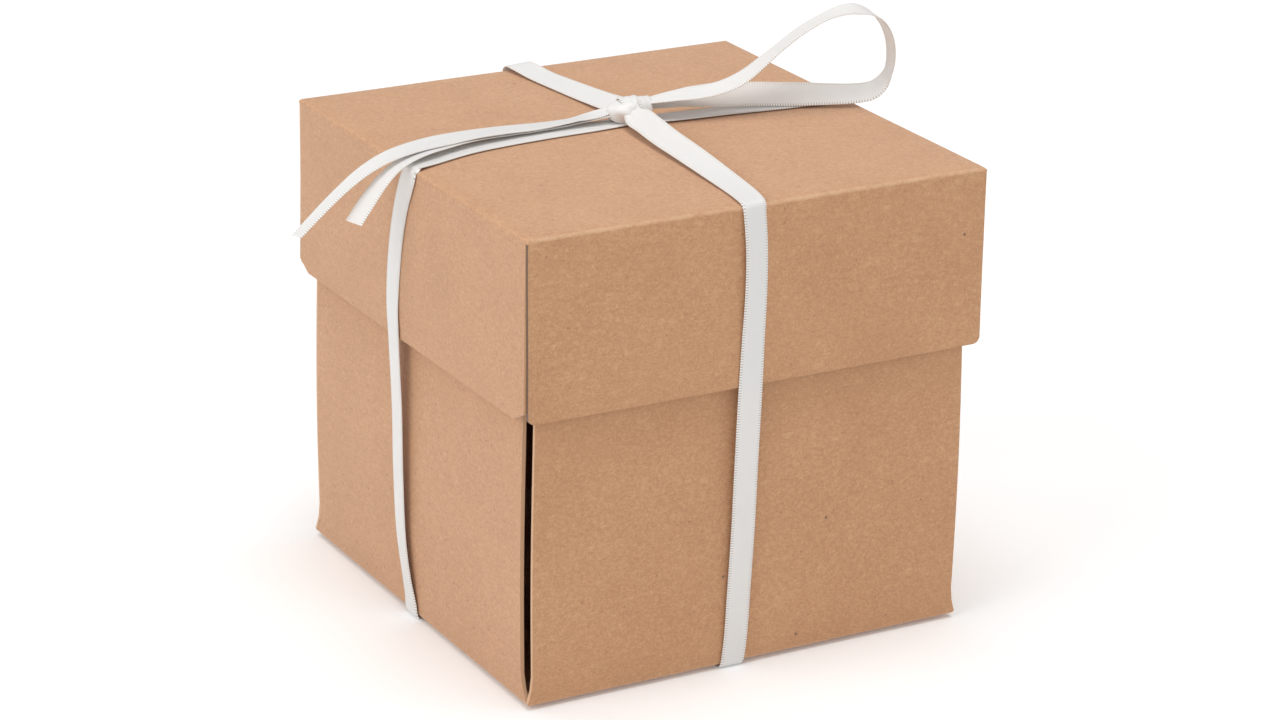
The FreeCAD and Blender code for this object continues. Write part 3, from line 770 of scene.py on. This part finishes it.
# Each lamp's name, place, size and power in watts. All are white.
LAMPS = (
    ("left", (-2.0, -0.3, 1.3), 1.6, 14.8),
    ("fill", (-0.7, -1.9, 1.2), 1.6, 5.0),
    ("over", (0.1, -0.1, 2.5), 1.6, 36.5),
    ("right", (1.9, -1.3, 1.0), 0.6, 2.5),
    ("behind", (-1.2, 1.8, 1.4), 1.4, 8.0),
)


def make_stage():
    """A plain pale floor, with soft light from above and a little from each side."""
    mesh = bpy.data.meshes.new("floor")
    size = 6.0
    mesh.from_pydata([(-size, -size, 0), (size, -size, 0), (size, size, 0), (-size, size, 0)], [],
                     [(0, 1, 2, 3)])
    material = bpy.data.materials.new("floor")
    material.use_nodes = True
    shader = material.node_tree.nodes["Principled BSDF"]
    shader.inputs["Base Color"].default_value = (0.96, 0.96, 0.96, 1)
    shader.inputs["Emission Color"].default_value = (1, 1, 1, 1)
    shader.inputs["Emission Strength"].default_value = 0.10
    shader.inputs["Roughness"].default_value = 0.9
    floor = link("floor", mesh, [material])
    world = bpy.data.worlds.new("studio")
    world.use_nodes = True
    world.node_tree.nodes["Background"].inputs[0].default_value = WORLD_COLOUR
    world.node_tree.nodes["Background"].inputs[1].default_value = WORLD_POWER
    bpy.context.scene.world = world
    for name, place, size, power in LAMPS:
        data = bpy.data.lights.new(name, "AREA")
        data.energy = power
        data.size = size
        lamp = bpy.data.objects.new(name, data)
        lamp.location = place
        aim = Vector((0, 0, 0.05)) - Vector(place)
        lamp.rotation_euler = aim.to_track_quat("-Z", "Y").to_euler()
        bpy.context.scene.collection.objects.link(lamp)
    bpy.context.scene.view_settings.view_transform = "Standard"


satin = satin_material("white_satin")
make_bow(satin)
make_knot(satin)
make_bands(satin)
plain = kraft_material("kraft_board")
wall_x = kraft_material("kraft_board_wall_x", 0)
wall_y = kraft_material("kraft_board_wall_y", 1)
make_base(plain, wall_x, wall_y)
# The lid's front wall gets painted shade on its cut edges in place of the pale cut-board colour.
make_lid(plain, wall_x, wall_y, kraft_material("kraft_board_wall_front_painted_edge_shade", 1, KRAFT_PAINTED_SLIT_SHADE))
make_stage()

========

**STATED GOAL**
Reproduce the entire listing word for word.

**ANSWER FOR THIS EXERCISE**
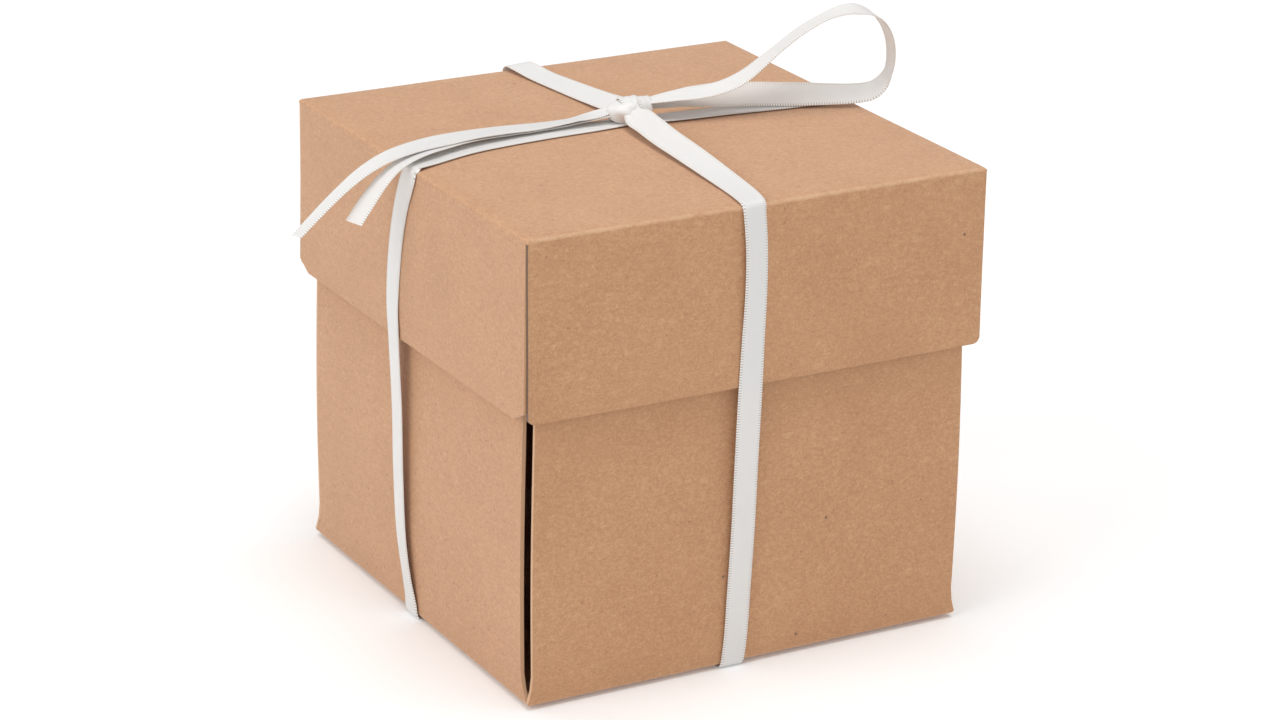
The FreeCAD and Blender code for this object continues. Write part 3, from line 770 of scene.py on. This part finishes it.
# Each lamp's name, place, size and power in watts. All are white.
LAMPS = (
    ("left", (-2.0, -0.3, 1.3), 1.6, 14.8),
    ("fill", (-0.7, -1.9, 1.2), 1.6, 5.0),
    ("over", (0.1, -0.1, 2.5), 1.6, 36.5),
    ("right", (1.9, -1.3, 1.0), 0.6, 2.5),
    ("behind", (-1.2, 1.8, 1.4), 1.4, 8.0),
)


def make_stage():
    """A plain pale floor, with soft light from above and a little from each side."""
    mesh = bpy.data.meshes.new("floor")
    size = 6.0
    mesh.from_pydata([(-size, -size, 0), (size, -size, 0), (size, size, 0), (-size, size, 0)], [],
                     [(0, 1, 2, 3)])
    material = bpy.data.materials.new("floor")
    material.use_nodes = True
    shader = material.node_tree.nodes["Principled BSDF"]
    shader.inputs["Base Color"].default_value = (0.96, 0.96, 0.96, 1)
    shader.inputs["Emission Color"].default_value = (1, 1, 1, 1)
    shader.inputs["Emission Strength"].default_value = 0.10
    shader.inputs["Roughness"].default_value = 0.9
    floor = link("floor", mesh, [material])
    world = bpy.data.worlds.new("studio")
    world.use_nodes = True
    world.node_tree.nodes["Background"].inputs[0].default_value = WORLD_COLOUR
    world.node_tree.nodes["Background"].inputs[1].default_value = WORLD_POWER
    bpy.context.scene.world = world
    for name, place, size, power in LAMPS:
        data = bpy.data.lights.new(name, "AREA")
        data.energy = power
        data.size = size
        lamp = bpy.data.objects.new(name, data)
        lamp.location = place
        aim = Vector((0, 0, 0.05)) - Vector(place)
        lamp.rotation_euler = aim.to_track_quat("-Z", "Y").to_euler()
        bpy.context.scene.collection.objects.link(lamp)
    bpy.context.scene.view_settings.view_transform = "Standard"


satin = satin_material("white_satin")
make_bow(satin)
make_knot(satin)
make_bands(satin)
plain = kraft_material("kraft_board")
wall_x = kraft_material("kraft_board_wall_x", 0)
wall_y = kraft_material("kraft_board_wall_y", 1)
make_base(plain, wall_x, wall_y)
# The lid's front wall gets painted shade on its cut edges in place of the pale cut-board colour.
make_lid(plain, wall_x, wall_y, kraft_material("kraft_board_wall_front_painted_edge_shade", 1, KRAFT_PAINTED_SLIT_SHADE))
make_stage()